Lindsay and McBride sat on stools on each side of the table. Starting with the skull, she examined each bone and recorded her observations. McBride actually made the task longer, as she explained everything to him, but she was glad for the company. By the end of the day, she was halfway through the remains. She looked up to see Lewis coming in the tent.
“How are you progressing?” He leaned over the table next to her to get a close-up look.
“Moving right along. How about the other coffin?”
“Jarman’s going to wait until tomorrow to try for the air extraction. He and Peter’ve been looking at the x-rays, making a plan of attack. Peter’s very nervous.”
“How about our skeleton in the trash pit?” Lindsay stopped for a moment to take off her latex gloves and tuck back a strand of hair that kept falling in front of her face.

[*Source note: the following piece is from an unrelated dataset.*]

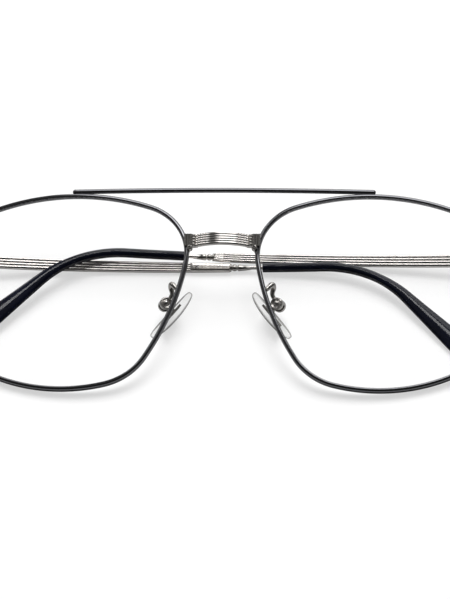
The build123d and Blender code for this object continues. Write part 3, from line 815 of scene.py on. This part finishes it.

“Kelsey and her crew are having a great time. They’ve uncovered a belt buckle that’s made them excited. They’re happy as clams.”
After McBride left for home, Lindsay confided her suspicions about Mike Gentry to Lewis, and she told him about Luke’s trip planned for the next day.
“You really think Gentry’s the one who tried to kill you?” Lewis’s brow was wrinkled.
Lindsay was disappointed he didn’t immediately accept her suspicions. “At the least, he may be the one who tried to claim me at the hospital.”
“But you don’t recognize him?”
“No, but right after the incident happened, I told John about the man who pretended to be my fiancé and tried to take me out of the hospital. Later, after I could no longer remember that episode, John told me the description I had given him of the man. I just have this feeling.” She looked down at the wooden floor of the tent. “I also went through the pockets of his jacket.”
“You did what? Why? Isn’t that illegal?”
“I don’t think so. It’s nosy and pretty awful, I’ll admit, but I did find a gold piece of eight that could be part of Miss Tidwell’s estate.”
Lewis shook his head in confusion. “A piece of eight? I haven’t heard anything about that.”
“It’s information I got from Mrs. Laurens. She told me Miss Tidwell owned one.”
“Pieces of eight are not exactly rare. We have a few thousand of them.”
“Lewis, I know all my connections are weak at this point, but we’ll know something tomorrow.”
* * *
Lindsay went to bed with a giddy feeling that everything could be solved by this time tomorrow. If the nurse identified Mike Gentry as the one who tried to claim her from the hospital, then the dominoes would start to fall. She would be free and life would be good again.
Morning came quickly and she was out of bed as soon as her eyes snapped open. Lewis wasn’t even up yet. She took a quick shower, dressed, and bounded downstairs to the kitchen where Mrs. Laurens was organizing breakfast.